Sonya: It’s almost difficult to talk about because the concept of these concrete, physical things, literally being part of the divine being. Maybe it’s another one of those kinds of language breaking concepts. But it was difficult for me to even understand what people were talking about because I was coming from such different premises. There’s just like a whole different orientation towards the world and framework of understanding how things work and what happens and why.
Henry: Yeah. There’s like Christian talk. We’re saying were brother and sisters in Christ, spiritually. We have to be more careful about what we say. Communion is the act of taking the bread and the wine, which represents Christ’s body and his blood. And back in the day people would say like, Oh, they’re cannibals.
Sonya: Yeah. I guess this is the sort of inherent difficulty of cross-cultural communication. And the more different your cultural or your even epistemological assumptions, the more difficult it is to communicate across that divide. But I think Christians kind of have to try to communicate across that divide.
Henry: And I guess we have a sense of faith that God will help us be able to get that across. We ask the spirit to give us the words to be able to speak to people. There’s the tower of Babel. And then also Pentecost where people are able to speak in their own language, but people can like hear what they said in their own language. And I think that’s a good metaphor, even if it’s not literally happening, of us being able to relate to anyone.
Sonya: Out of curiosity, how literally versus metaphorically or whatever the right word would be, do you personally take the Bible? I’m not going to argue against whatever your answer is. I’m just curious where you’re coming from there.
Henry: Well, I don’t know what to say, honestly. There’s a leaning towards wanting to be literal, even if I’m not. I grew up doing like engineering and liking science, so I would like it to all be symbolic. But our faith is, at least in Christianity, super embodied. A lot of old religions think that the spiritual is more real.
Sonya: Or that it’s a kind of separate realm.
Henry: To the point where they want to escape the body. But God who was a spirit, became a person, the incarnation is that act. And so even though my natural thinking is very systematic, I have to kind of go back and be like, okay, that happened. It’s not just a metaphor, some part of it has to be real?
Sonya: I feel like I have a pretty similar stance to you. Maybe you kind of earlier in the evolution of that stance, because I think you’ve been thinking about these things for much longer than I have. But I think in particular, like the resurrection is really hard to struggle with, because it goes against, like you said, our scientific ways of understanding things. Like the idea that someone could literally rise from the dead.

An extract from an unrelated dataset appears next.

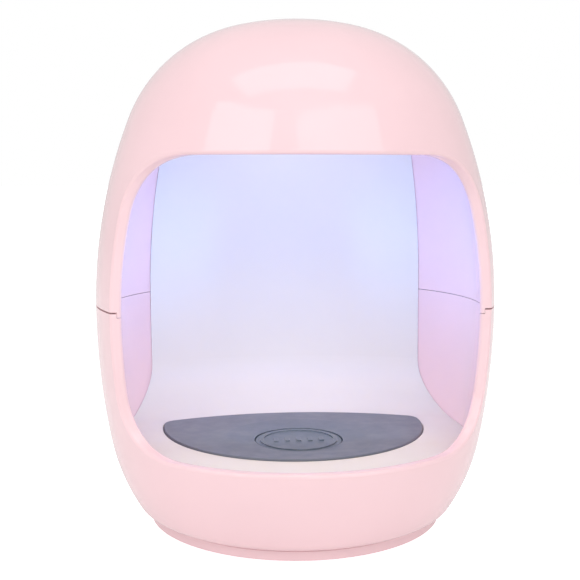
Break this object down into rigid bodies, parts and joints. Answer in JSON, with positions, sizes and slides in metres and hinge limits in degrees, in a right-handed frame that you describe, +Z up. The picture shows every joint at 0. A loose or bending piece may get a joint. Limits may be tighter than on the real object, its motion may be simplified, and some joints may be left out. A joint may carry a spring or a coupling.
{
  "type": "nail lamp",
  "caption": "Small egg-shaped UV LED nail lamp: pink shell with a front opening, white curved liner, grey finger pad with a press button and a USB inlet at the back.",
  "frame": {"origin": "centre of the resting face, on the egg's vertical axis", "axes": "+Z up, the front opening faces -Y, +X to the right seen from the front"},
  "size_m": [0.078, 0.0757, 0.0968],
  "materials": {
    "pink_shell": "glossy moulded plastic, pale pink",
    "white_liner": "satin white moulded plastic",
    "grey_pad": "satin slate grey, fine moulded grain",
    "grey_button": "satin slate grey",
    "silicone": "translucent silicone",
    "carbon": "conductive carbon rubber",
    "circuit_board": "green solder mask",
    "gold": "gold-plated contacts",
    "black_epoxy": "black moulded epoxy",
    "capacitor_can": "drawn can",
    "socket_metal": "plated stamped steel",
    "connector_plastic": "natural nylon",
    "led_aluminium": "white-masked aluminium board",
    "led_lens": "clear silicone dome over a violet die",
    "screw_steel": "zinc plated",
    "red_insulation": "soft insulation",
    "black_insulation": "soft insulation",
    "base_rubber": "matt anti-slip rubber"
  },
  "bodies": {
    "lamp": {"upper_shell": "pink_shell", "lower_shell": "pink_shell", "reflector_scoop": "white_liner", "finger_pad": "grey_pad", "rubber_dome": "silicone", "main_board": "circuit_board", "switch_contacts": "gold", "timer_chip": "black_epoxy", "driver_transistor": "black_epoxy", "smoothing_capacitor": "capacitor_can", "limit_resistors": "black_epoxy", "usb_shell": "socket_metal", "usb_tongue": "black_epoxy", "lead_header": "connector_plastic", "lead_plug": "connector_plastic", "led_holder": "white_liner", "led_board": "led_aluminium", "led_bead_1": "led_lens", "led_bead_2": "led_lens", "led_bead_3": "led_lens", "led_bead_4": "led_lens", "led_bead_5": "led_lens", "led_bead_6": "led_lens", "floor_screws": "screw_steel", "board_screws": "screw_steel", "holder_screws": "screw_steel", "led_board_screws": "screw_steel", "lead_red": "red_insulation", "lead_black": "black_insulation", "base_pad": "base_rubber"},
    "button": {"start_button": "grey_button", "carbon_pill": "carbon"}
  },
  "joints": [
    {"name": "button_press", "type": "slide", "parent": "lamp", "child": "button", "axis": [0, 0, -1], "range_m": [0, 0.0008], "stiffness_N_per_m": 1200, "springref_m": -0.0003, "deforming": ["rubber_dome"]}
  ]
}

Sonya: I remember trying to think of like, okay, what are the ways in which this could make sense scientifically? And it just doesn’t. But I think that’s maybe kind of the point. I mean, any way that it could possibly make sense scientifically would not have been available back then.
Compassionate Judgement
Sonya: I think of Doubting Thomas who asked to put his hands in the wounds. And that’s another really poignant thing, he kinda feels bad about it afterwards, or at least that’s my reading of things. But Jesus still lets him do it. He’s like, okay, if that’s what you need to do to believe, go for it.
Sonya: And I don’t know why exactly that feels so meaningful to me. I guess it feels very generous, you know. Like you’re God and you have this human who’s like, Hmm, I’m not sure I buy it. And someone who knew you really well, who was one of your disciples. And still he meets Thomas where he is. But at the same time, I wouldn’t call it like non-judgemental because I think there is judgment in it, but it’s like a compassionate judgment.

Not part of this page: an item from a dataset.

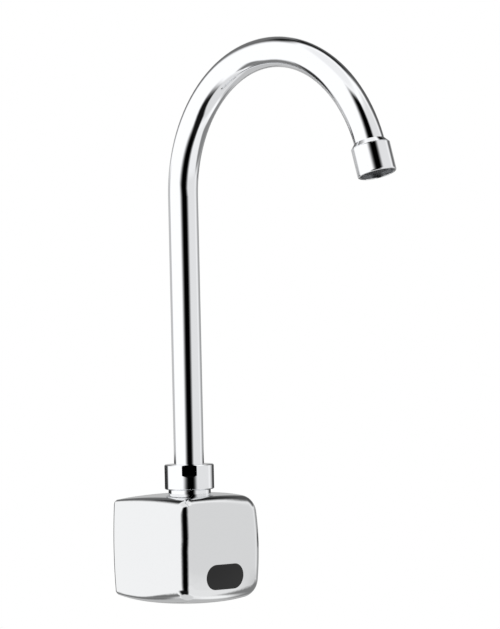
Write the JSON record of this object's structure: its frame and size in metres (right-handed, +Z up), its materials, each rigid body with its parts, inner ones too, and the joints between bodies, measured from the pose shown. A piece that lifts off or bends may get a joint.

Henry: Yeah, like a parent then, right. I know what’s best for you, but I will meet you where you are and help you get there.
Sonya: One of the things that’s so comforting about Christianity and about the sort of Christian memeplex, I don’t know, is that it really accepts and grapples and deals with human fallibility. I mean, I guess every religion does that in one way or another.
Sonya: But I think that “you are okay. I accept you” is something that we so profoundly long for. I think that’s like a deep, psychological need. It seems to be rooted in childhood to some extent, but maybe it’s just part of human nature. And I don’t really think we can actually get that from each other, that like total acceptance. At least I feel like that comes from God. Or maybe it’s like where we are enabled to approach each other that way, through God through grace. To whatever extent we’re able.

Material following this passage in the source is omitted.